00:37 — NUGGET AND A NOODLE: Psychedelic biotechs dying off; Hazel Park, Michigan, decriminalizes psychedelics; using these medicines to improve well-being and satisfaction

2:59 — Why is it so hard for people to embrace introspection?


10:59 — Magic mushrooms are relatively easy to grow. How does that influence the efforts for decriminalization?


13:19 — Who is Decriminalize Nature's target audience?


16:52 — How does Carlos imagine a world 5-10 years into fullscale legalization of psychedelics?


19:48 — Ray and Carlos share mystical experiences


26:17 — SOUL SEARCH: You've got to live the life of any historical figure...

Carlos Plazola

Carlos is the child of an indigenous farmer from rural Jalisco and a powerful and loving Mexican woman who raised three children as a single parent. He grew up surrounded by struggle, but also by a loving Chicano/Mexican community that taught him how to stand upright in the face of adversity.
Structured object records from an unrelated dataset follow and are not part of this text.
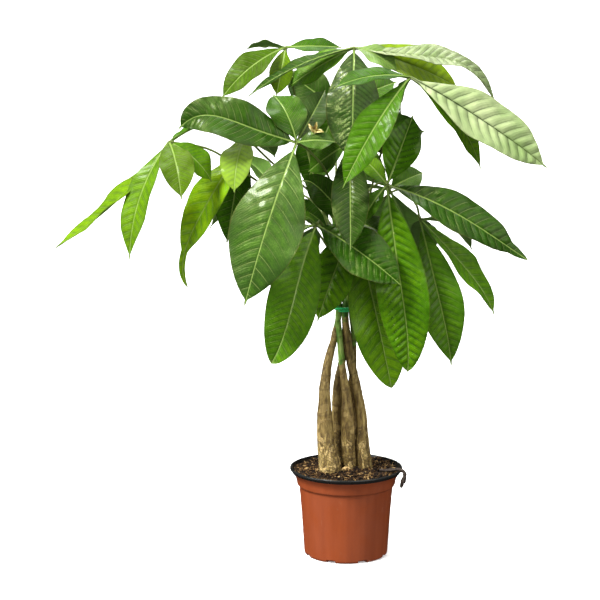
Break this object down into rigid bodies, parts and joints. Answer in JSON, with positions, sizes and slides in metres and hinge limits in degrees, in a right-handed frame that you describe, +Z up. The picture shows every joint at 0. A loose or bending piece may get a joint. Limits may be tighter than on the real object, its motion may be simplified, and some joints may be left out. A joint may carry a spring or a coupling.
{
  "type": "potted money tree",
  "caption": "Braided money tree house plant with palmate leaves on long stalks, standing in soil in a tapered plastic nursery pot.",
  "frame": {"origin": "centre of the pot's underside", "axes": "+Z up along the pot's axis, -Y towards the front, +X to the right seen from the front"},
  "size_m": [0.5429, 0.2901, 0.5918],
  "materials": {
    "pot_plastic": "smooth moulded terracotta-coloured plastic with a dark lip and lining",
    "soil": "rough moist peat and coir",
    "bark": "thin matt bark with pale flakes",
    "green_shoot": "smooth green skin, satin",
    "tie_plastic": "glossy green covered wire",
    "dry_root": "dry and fibrous",
    "leaf_green": "glossy puckered leaf with pale veins",
    "leaf_young": "glossy young leaf, yellow-green"
  },
  "bodies": {
    "root": {"pot": "pot_plastic", "soil": "soil", "trunk_front_left": "bark", "trunk_front_middle": "bark", "trunk_back_left": "bark", "trunk_right": "bark", "trunk_back_right": "bark", "shoot_front_left": "green_shoot", "shoot_front_middle": "green_shoot", "shoot_back_left": "green_shoot", "shoot_right": "green_shoot", "shoot_back_right": "green_shoot", "tie": "tie_plastic", "dried_root": "dry_root", "leaf_front_left": "leaf_green", "leaf_far_left": "leaf_young", "leaf_middle_left": "leaf_young", "leaf_top": "leaf_green", "leaf_top_right": "leaf_young", "leaf_middle_right": "leaf_green", "leaf_lower_right": "leaf_green", "leaf_lower_middle": "leaf_green", "leaf_top_left": "leaf_young", "leaf_centre": "leaf_green", "leaf_inner": "leaf_green", "leaf_back_right": "leaf_green", "leaf_back_left": "leaf_green", "leaf_back_top": "leaf_green", "leaf_back_low": "leaf_green"}
  },
  "joints": []
}
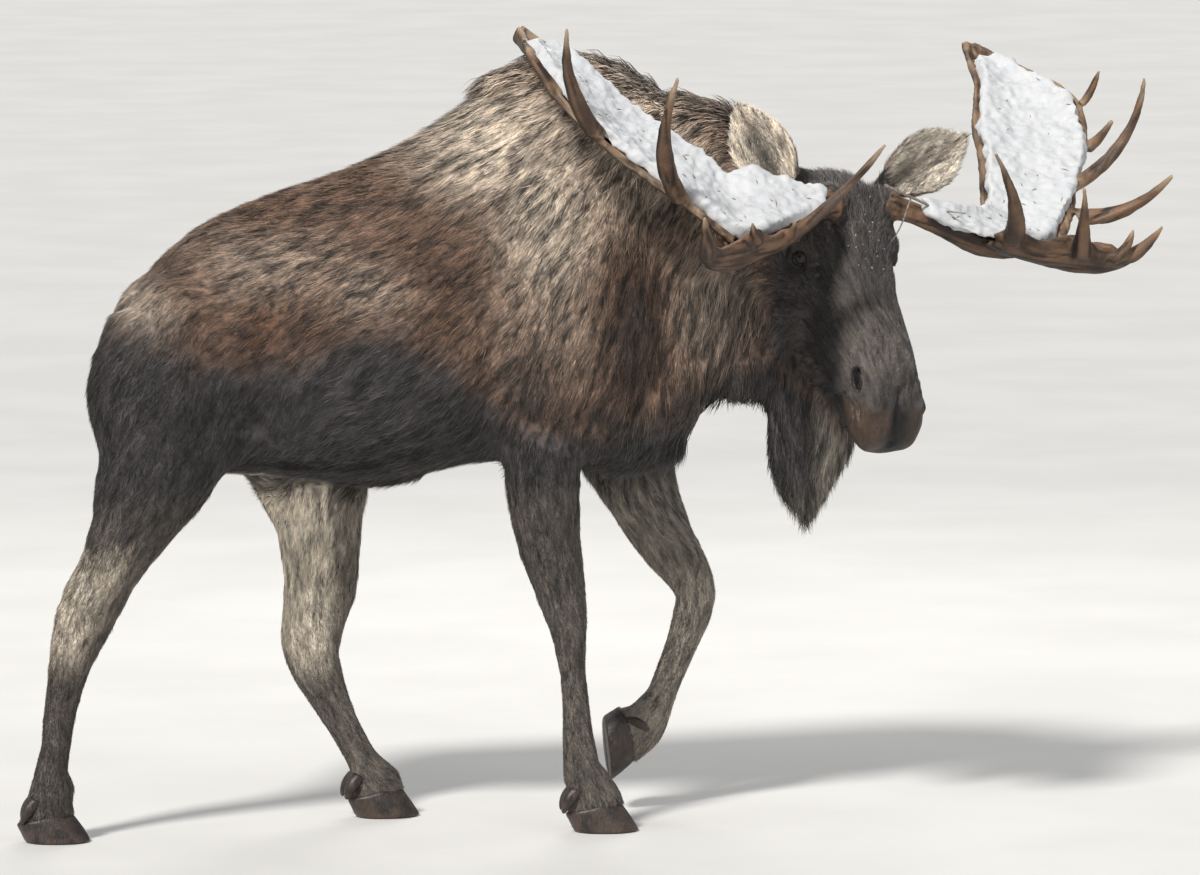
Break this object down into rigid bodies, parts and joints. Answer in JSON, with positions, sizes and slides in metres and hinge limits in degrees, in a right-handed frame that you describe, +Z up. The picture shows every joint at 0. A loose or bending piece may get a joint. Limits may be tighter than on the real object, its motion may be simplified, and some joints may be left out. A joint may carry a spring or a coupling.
{
  "type": "moose",
  "caption": "Life-size still model of a bull moose walking with its head low and turned, broad palmed antlers bearing snow, one forefoot lifted; stands by itself on its hooves.",
  "frame": {"origin": "middle of the box's footprint, at floor level", "axes": "+X ahead of the animal along its trunk, +Y to its left, +Z up"},
  "size_m": [2.888, 1.436, 2.0314],
  "materials": {
    "brown_fur": "coarse hair, grey-brown over a darker belly",
    "dark_fur": "short dark brown hair",
    "leg_fur": "short hair, dark in front and pale grey-buff behind",
    "ear_fur": "buff hair, pale inside",
    "antler": "satin antler bone, brown with pale worn tips",
    "hoof_horn": "dark horn",
    "eye": "wet dark eye",
    "snow": "grainy snow with bits of twig"
  },
  "bodies": {
    "root": {"beam_L": "antler", "beam_R": "antler", "bell": "dark_fur", "brow_palm_L": "antler", "brow_palm_R": "antler", "dewclaw_fore_L_L": "hoof_horn", "dewclaw_fore_L_R": "hoof_horn", "dewclaw_fore_R_L": "hoof_horn", "dewclaw_fore_R_R": "hoof_horn", "dewclaw_hind_L_L": "hoof_horn", "dewclaw_hind_L_R": "hoof_horn", "dewclaw_hind_R_L": "hoof_horn", "dewclaw_hind_R_R": "hoof_horn", "ear_L": "ear_fur", "ear_R": "ear_fur", "eye_L": "eye", "eye_R": "eye", "head": "dark_fur", "hoof_fore_L_L": "hoof_horn", "hoof_fore_L_R": "hoof_horn", "hoof_fore_R_L": "hoof_horn", "hoof_fore_R_R": "hoof_horn", "hoof_hind_L_L": "hoof_horn", "hoof_hind_L_R": "hoof_horn", "hoof_hind_R_L": "hoof_horn", "hoof_hind_R_R": "hoof_horn", "leg_fore_L": "leg_fur", "leg_fore_R": "leg_fur", "leg_hind_L": "leg_fur", "leg_hind_R": "leg_fur", "neck": "brown_fur", "palm_L": "antler", "palm_R": "antler", "snow_L": "snow", "snow_R": "snow", "tail": "brown_fur", "trunk": "brown_fur"}
  },
  "joints": []
}
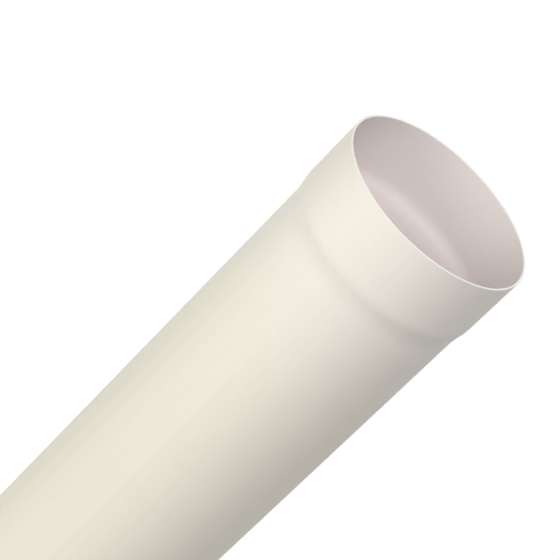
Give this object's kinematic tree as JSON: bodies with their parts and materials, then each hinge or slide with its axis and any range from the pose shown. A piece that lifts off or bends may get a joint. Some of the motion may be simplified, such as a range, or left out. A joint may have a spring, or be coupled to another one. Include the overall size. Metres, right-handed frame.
{
  "type": "pvc sewer pipe",
  "caption": "Thin-wall cream PVC sewer pipe with a plain solvent-weld socket on one end and a spigot on the other, standing on its spigot end.",
  "frame": {"origin": "centre of the cut face of the spigot end, which the pipe stands on", "axes": "+Z along the pipe's axis, from the spigot end up to the mouth of the socket"},
  "size_m": [0.1102, 0.11, 0.61],
  "materials": {
    "pvc": "smooth satin cream rigid PVC, as extruded"
  },
  "bodies": {
    "root": {"pipe": "pvc"}
  },
  "joints": []
}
At seven, the death of a family member introduced him to the paradox of zero and the infinite. He spent the next 40 years trying to reconcile this contradiction where the universe is infinite, but death looms large over our personal narratives. Several mushroom and ayahuasca journeys in 2018 and 2019 enabled him to reconcile this seeming contradiction, overcome childhood trauma, and discover his healing path.


From 1989 to 1993, Carlos studied biology and anthropology at UCLA to understand the mechanisms of life. In 1993, He lived with the Achuar of Ecuador to connect with the sacred. From 1993 to 1995, he studied Environmental Science at Yale to understand the human impact on Earth’s ecosystems.


Upon graduating from Yale with a Master’s in Environmental Science, he came to a fork in the road: pursue a prestigious resume or hit the streets and become an organizer. He chose the latter. To learn the tools of creating social change, he worked as a community organizer in the 1990s. To learn the tools of legislating and political organizing, he worked as a congressional aide, chief of staff to a councilmember, and ran political campaigns throughout the 2000s.


Today Carlos builds housing in Oakland, which keeps him grounded, while volunteering as Chair of the Board of the Decriminalize Nature, an organization he co-founded.


Carlos has been married for 26 years and has three loving children who are constantly teaching him.